NGOCHR concerned with arrests and risks during COVID-19

NGO Coalition on Human Rights – Citizens' Constitutional Forum

The NGO Coalition for Human Rights is deeply troubled by the recent arrests of members of the public at a time of uncertainty and with the threat of COVID-19 pandemic.

The arrests were made under the Public Order Act S15(a)-

 Any person who-
(a) maliciously fabricates or knowingly spreads abroad or publishes, whether by writing or by word of mouth or otherwise, any false news or false report tending to create or foster public alarm, public anxiety or disaffection or to result in the detriment of the public; or

“The NGOCHR acknowledges that spreading fake information is unacceptable in such worrisome circumstances. However, as measures have been put in place in light of the COVID-19 pandemic, processes must be protective of people’s human rights and safety,” said NGOCHR Chair Nalini Singh.

“There must also be clarification on the Public Order Act and what constitutes malicious fabrication whether it is on the basis of viral circulation or content. Many that may be well-meaning or seeking clarification on information related to COVID-19 could potentially foster “disaffection” and could be charged under this section for causing panic.”

The public is already in a state of anxiety and alarm, it is difficult to control how individuals will react in these extraordinary times. There is concern that the ambiguity around these arrests could hinder the flow of information, particularly for people living with disabilities or women and girls in rural communities.

“It is very worrying that at this time where there is a very contagious virus at our shores, people are being taken in for investigation and if the state of our remand centres are crowded, the health risks are high. Not just for those in custody but the rest of the population as well,” said Ms. Singh.

It is critical that at this time, human rights must be protected and maintained. Marginalised groups such as the Lesbian, Gay, Bisexual, Transgender, Queer or Questioning, and Intersex (LGBTQI) are particularly vulnerable in these situations as detention systems are not sensitive to Sexual Orientation, Gender Identity and Expression, and Sex Characteristic (SOGIESC).

The NGOCHR reiterates the need to ensure a human rights based approach in its response to COVID-19.

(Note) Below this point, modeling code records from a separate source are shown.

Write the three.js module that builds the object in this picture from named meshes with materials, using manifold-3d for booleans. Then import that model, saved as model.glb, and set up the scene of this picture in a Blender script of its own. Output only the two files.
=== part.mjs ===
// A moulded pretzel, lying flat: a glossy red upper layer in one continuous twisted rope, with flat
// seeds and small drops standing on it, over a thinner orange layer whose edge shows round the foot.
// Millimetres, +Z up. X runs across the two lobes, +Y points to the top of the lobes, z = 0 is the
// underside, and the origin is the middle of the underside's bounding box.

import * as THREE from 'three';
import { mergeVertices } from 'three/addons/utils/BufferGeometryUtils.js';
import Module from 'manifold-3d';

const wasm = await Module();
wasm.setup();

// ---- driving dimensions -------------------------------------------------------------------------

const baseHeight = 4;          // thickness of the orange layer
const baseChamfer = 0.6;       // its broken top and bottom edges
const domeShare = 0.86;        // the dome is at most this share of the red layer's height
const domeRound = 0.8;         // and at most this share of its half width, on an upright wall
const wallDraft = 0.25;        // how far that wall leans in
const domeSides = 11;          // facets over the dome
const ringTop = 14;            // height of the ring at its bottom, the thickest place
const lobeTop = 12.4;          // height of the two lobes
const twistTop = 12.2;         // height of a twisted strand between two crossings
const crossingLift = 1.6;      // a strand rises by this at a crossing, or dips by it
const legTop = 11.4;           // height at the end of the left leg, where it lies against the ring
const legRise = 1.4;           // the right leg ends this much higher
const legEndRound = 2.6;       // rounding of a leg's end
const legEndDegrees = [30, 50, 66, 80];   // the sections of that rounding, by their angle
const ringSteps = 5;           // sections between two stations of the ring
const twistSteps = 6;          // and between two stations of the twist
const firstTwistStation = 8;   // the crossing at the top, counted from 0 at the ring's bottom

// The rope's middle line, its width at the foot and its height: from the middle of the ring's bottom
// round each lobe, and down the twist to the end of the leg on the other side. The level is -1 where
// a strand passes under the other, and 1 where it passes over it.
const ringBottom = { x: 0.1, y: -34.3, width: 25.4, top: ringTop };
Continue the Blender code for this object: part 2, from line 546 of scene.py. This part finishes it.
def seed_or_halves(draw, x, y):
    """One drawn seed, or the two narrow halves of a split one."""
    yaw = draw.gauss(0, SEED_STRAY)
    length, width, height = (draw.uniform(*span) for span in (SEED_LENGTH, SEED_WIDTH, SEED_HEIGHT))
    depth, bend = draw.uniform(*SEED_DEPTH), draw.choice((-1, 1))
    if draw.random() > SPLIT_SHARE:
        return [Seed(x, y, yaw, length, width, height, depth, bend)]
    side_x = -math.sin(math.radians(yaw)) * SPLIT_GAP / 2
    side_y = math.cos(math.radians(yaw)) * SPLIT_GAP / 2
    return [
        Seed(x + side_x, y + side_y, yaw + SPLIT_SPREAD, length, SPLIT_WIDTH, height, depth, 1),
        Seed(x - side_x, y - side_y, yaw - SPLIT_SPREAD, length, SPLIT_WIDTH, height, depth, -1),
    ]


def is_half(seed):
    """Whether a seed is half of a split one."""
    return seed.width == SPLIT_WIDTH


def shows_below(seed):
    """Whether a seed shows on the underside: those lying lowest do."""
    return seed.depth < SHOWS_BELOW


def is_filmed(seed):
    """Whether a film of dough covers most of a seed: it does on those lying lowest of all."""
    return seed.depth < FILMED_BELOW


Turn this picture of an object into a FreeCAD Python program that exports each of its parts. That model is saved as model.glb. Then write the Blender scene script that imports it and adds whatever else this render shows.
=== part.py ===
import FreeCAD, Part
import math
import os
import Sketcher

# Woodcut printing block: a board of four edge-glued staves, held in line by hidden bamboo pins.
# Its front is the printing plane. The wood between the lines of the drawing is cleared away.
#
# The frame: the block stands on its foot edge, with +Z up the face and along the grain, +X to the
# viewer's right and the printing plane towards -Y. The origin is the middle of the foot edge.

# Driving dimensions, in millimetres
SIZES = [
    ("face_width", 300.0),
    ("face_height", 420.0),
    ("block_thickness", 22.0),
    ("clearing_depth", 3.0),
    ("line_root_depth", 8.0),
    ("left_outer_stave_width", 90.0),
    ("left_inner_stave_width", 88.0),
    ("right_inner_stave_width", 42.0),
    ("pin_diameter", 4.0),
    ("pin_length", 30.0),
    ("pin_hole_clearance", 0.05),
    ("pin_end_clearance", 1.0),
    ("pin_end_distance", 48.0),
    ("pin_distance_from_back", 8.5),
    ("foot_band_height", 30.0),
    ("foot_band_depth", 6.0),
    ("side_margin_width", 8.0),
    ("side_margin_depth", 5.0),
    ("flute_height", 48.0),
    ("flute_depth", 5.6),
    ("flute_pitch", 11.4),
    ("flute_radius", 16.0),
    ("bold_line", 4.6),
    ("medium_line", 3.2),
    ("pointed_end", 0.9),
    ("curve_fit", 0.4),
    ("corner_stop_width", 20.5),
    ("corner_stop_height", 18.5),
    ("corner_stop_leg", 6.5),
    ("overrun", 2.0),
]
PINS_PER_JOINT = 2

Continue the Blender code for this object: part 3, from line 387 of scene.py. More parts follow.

“In this time when tensions are high and the situation may be frustrating, it is our leaders that need to be reassuring the public. It is disappointing to see that there is victim-blaming happening against the patients of COVID-19, including within our parliament which is the highest level of leadership in our nation,” said Ms Singh.

“We must redirect our focus to preventative measures in addressing the pandemic and not cause more strain to our limited resources. This is a time where we need to come together as a nation and work towards preventing the spread of the pandemic and not causing more distress to the people.”